Quali sono le istanze nei confronti della politica?
Mancano i sostegni pubblici non solo in occasione della nascita dei figli, ma della crescita. I figli costano molto di più quando si passa alla fascia adolescenziale, ma lo si dimentica. Non ci sono sostegni neanche per le donne che vogliono fare carriera. Tra le cause della denatalità non c’è l’idea che i figli siano di ostacolo al divertimento. Fra i giovani siamo appena al 26%, la media nazionale è del 30%. Rispetto al passato, in cui fare figli era un processo normale frutto del matrimonio e i figli soprattutto nelle campagne diventavano uno degli strumenti per avere più braccia che lavoravano, oggi il figlio è in primo luogo un atto di amore.
Qual è la motivazione per cui si vuole diventare genitori?
Se ci si chiede qual è l’emozione che genera l’idea di avere un figlio, al primo posto c’è l’amore (68%), al secondo l’ottimismo verso sé stessi e la società (41%). Per il 59% l’emozione di fondo che suscita avere un figlio è ancora la gioia: avere un bambino significa creare un legame affettivo unico e indissolubile (50%), l’orgoglio di crescerlo giorno per giorno (49%), la gioia di dare alla luce una nuova vita (48%). Per il 45% delle persone interpellate è anche un’assunzione di responsabilità.
Sono motivazioni forti.
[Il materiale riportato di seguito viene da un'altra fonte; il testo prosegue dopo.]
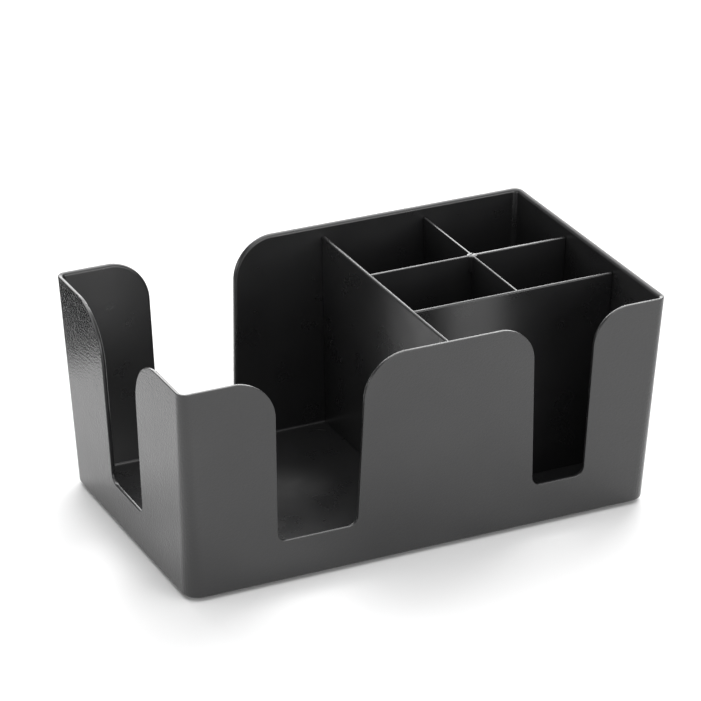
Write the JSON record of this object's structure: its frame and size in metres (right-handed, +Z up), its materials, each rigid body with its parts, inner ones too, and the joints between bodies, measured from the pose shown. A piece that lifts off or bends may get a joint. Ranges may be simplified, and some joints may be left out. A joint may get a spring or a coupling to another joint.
{
  "type": "bar caddy",
  "caption": "Open black napkin and straw caddy with leaning walls, finger notches, a lift-out divider insert and rubber feet.",
  "frame": {"origin": "middle of the footprint, on the table under the feet", "axes": "+X along the length towards the divided end, -Y towards the front wall with two notches, +Z up"},
  "size_m": [0.2418, 0.1458, 0.1056],
  "materials": {
    "body_black": "satin moulded black with a fine grain",
    "insert_black": "satin moulded black",
    "foot_rubber": "matt rubber"
  },
  "bodies": {
    "tray": {"caddy_body": "body_black", "foot_front_left": "foot_rubber", "foot_front_right": "foot_rubber", "foot_back_left": "foot_rubber", "foot_back_right": "foot_rubber"},
    "insert": {"divider_insert": "insert_black"}
  },
  "joints": [
    {"name": "insert_lift", "type": "slide", "parent": "tray", "child": "insert", "axis": [0, 0, 1], "range_m": [0, 0.11]}
  ]
}
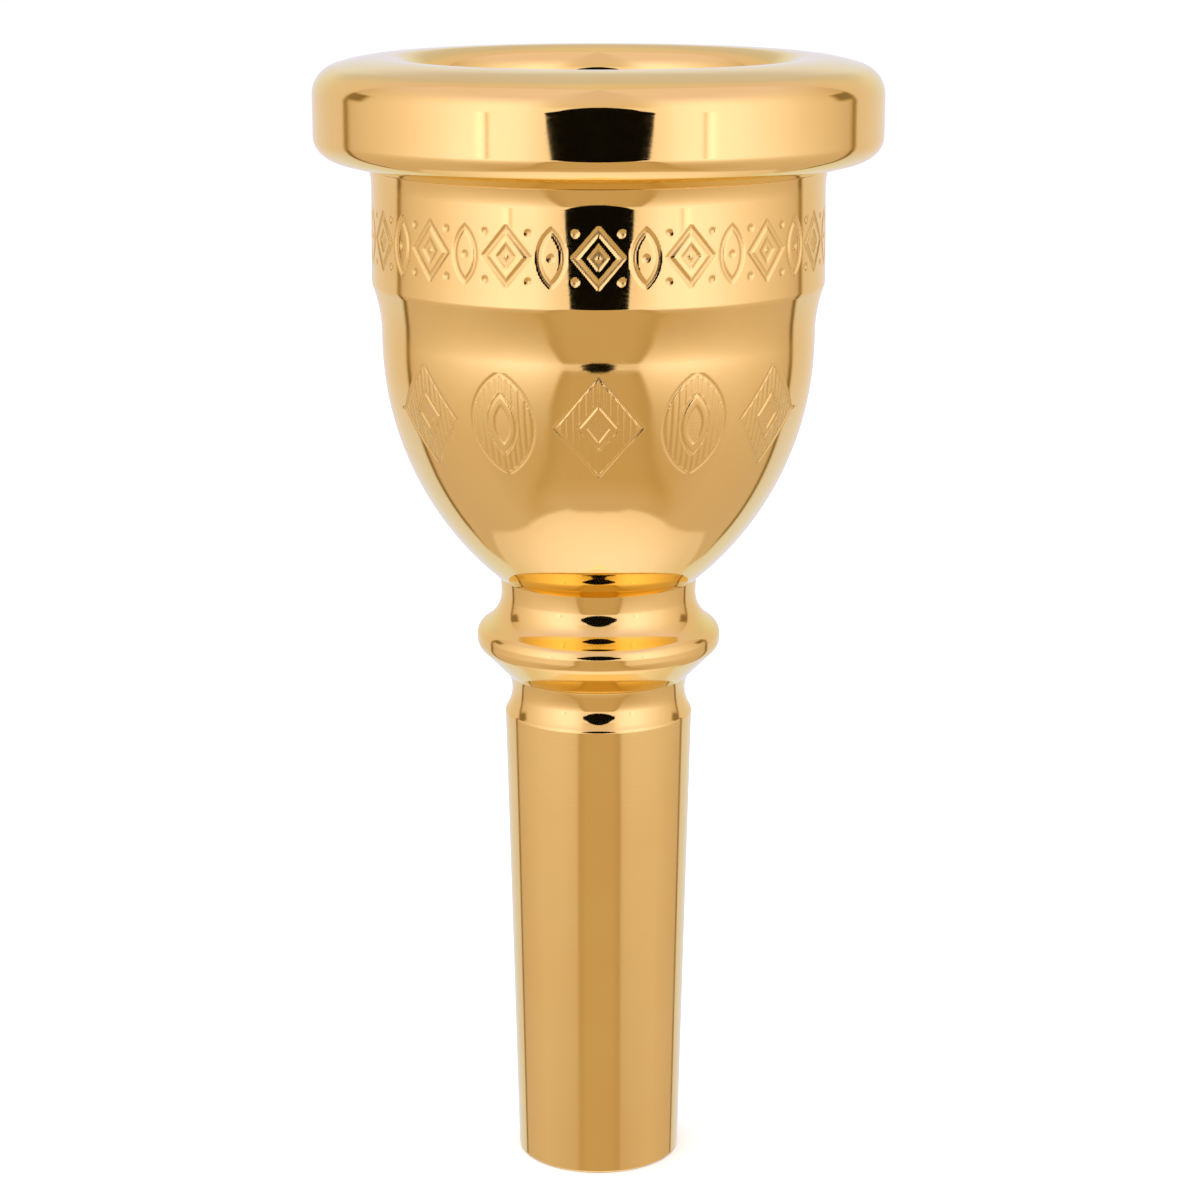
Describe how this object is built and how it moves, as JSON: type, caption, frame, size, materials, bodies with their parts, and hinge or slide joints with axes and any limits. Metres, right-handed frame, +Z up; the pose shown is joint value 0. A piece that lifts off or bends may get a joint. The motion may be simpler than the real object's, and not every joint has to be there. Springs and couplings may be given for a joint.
{
  "type": "brass mouthpiece",
  "caption": "Deep-cup low-brass mouthpiece with a rounded screw-on rim, an engraved bowl, a ringed neck and a tapered shank that plugs into the instrument.",
  "frame": {"origin": "centre of the shank's open end face, on the bore's axis", "axes": "+Z up along the bore, from the shank's open end to the rim; +X to the right as the engraved front is faced from -Y"},
  "size_m": [0.04, 0.04, 0.0814],
  "materials": {
    "polished_plate": "mirror-polished gold plate on brass",
    "turned_plate": "fine-turned gold plate on brass"
  },
  "bodies": {
    "shank": {"shank": "turned_plate"},
    "cup": {"cup": "polished_plate"},
    "rim": {"rim": "polished_plate"}
  },
  "joints": [
    {"name": "cup_unscrew", "type": "slide", "parent": "shank", "child": "cup", "axis": [0, 0, 1], "range_m": [0, 0.012]},
    {"name": "rim_unscrew", "type": "slide", "parent": "cup", "child": "rim", "axis": [0, 0, 1], "range_m": [0, 0.01]}
  ]
}
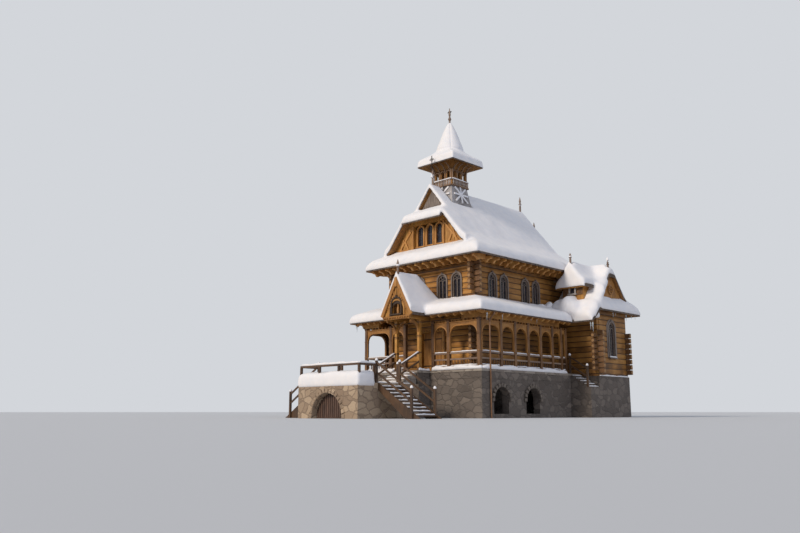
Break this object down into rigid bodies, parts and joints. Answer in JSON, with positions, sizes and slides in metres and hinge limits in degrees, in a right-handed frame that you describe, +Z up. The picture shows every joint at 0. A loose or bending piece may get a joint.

Perché non bastano?
Tutto questo si scontra con una società che crea sempre meno le condizioni per avere figli, mentre si tende a farli quando tutte le condizioni di benessere si realizzano. Quando parliamo di cambiamento culturale in relazione alla paternità e alla maternità dobbiamo tenere conto di questo. Chiedendo ai ragazzi cosa significa avere un figlio, una delle possibilità di risposta era “la perdita della mia libertà e autonomia”, ma è stata scelta solo dal 9%. Non è vero che i giovani non vogliono figli per non perdere la loro libertà. Non fanno figli perché il mondo delle imprese e del lavoro non crea e non offre loro le condizioni di serenità per farli.